Read Chapter 10, Drawing from Our Deepest Source of Strength.

Read the Introduction to Nurture Their Nature.

Purchase a copy of Nurture Their Nature.

[1] Rav Gershenfeld explains that Rav Dessler emphasized the word “טהורה — pure” so people would not suspect that these ideas were derived from twentieth-century psychology. This discourse was given over in Gateshead, England, in 1943. Even then, he wanted people to appreciate the authenticity of these defining ideas of what life is about.

[2] For simplicity, we only quoted part of Rav Dessler’s essay, but he actually fleshes out this point. He illustrates with the following example: One person can feel a deep drive to do chessed but always seeks to do it in a truthful way, whereas another person’s drive for truth brings him to want to share that truth with others, effectively becoming a giving person, but driven primarily by truth. The first person’s root motivation is Chessed, whereas the second person’s root motivation is Emes. Of course, Avraham was also motivated by a deep yiras Shamayim, but when the verse in Michah says that Hashem “[gave] Chessed to Avraham,” it reveals that Chessed was his deepest middah — the root motivation implanted in him by Hashem.

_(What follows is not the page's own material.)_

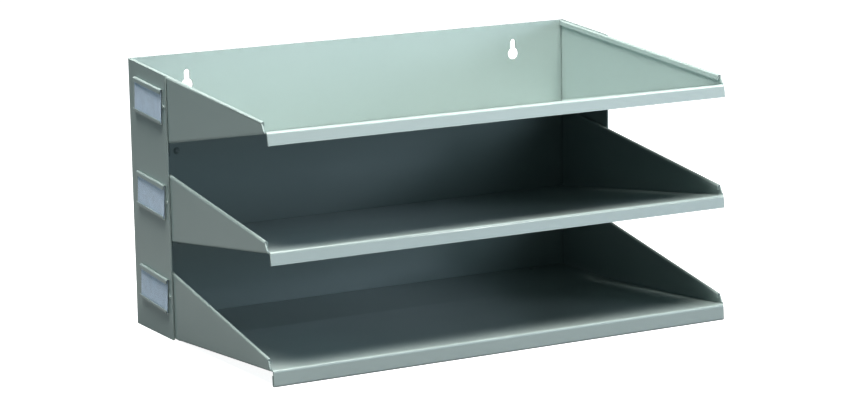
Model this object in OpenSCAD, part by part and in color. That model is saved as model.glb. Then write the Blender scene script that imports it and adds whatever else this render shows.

This actually helps us appreciate the chiddush of Hashem declaring after Akeidas Yitzchak, “Now I know that you are a yirei Elokim in that you did not withhold your son — your only [son] — from Me” (Bereishis 22:12). Hashem was communicating to Avraham, “Now that you’ve gone to the nth degree to fulfill My Will, against the grain of your middah of Chessed, I can say that you have developed a true yiras Hashem that is real, even while it is rooted in your root middah of Chessed” (Rav Dessler, ibid.).

[3] The word for character trait, “middah,” literally means “measurement.” In part, it is for this reason: our middos become the vessels through which we measure and value other things. Our primary middah is therefore the middah through which the value of our other middos is measured.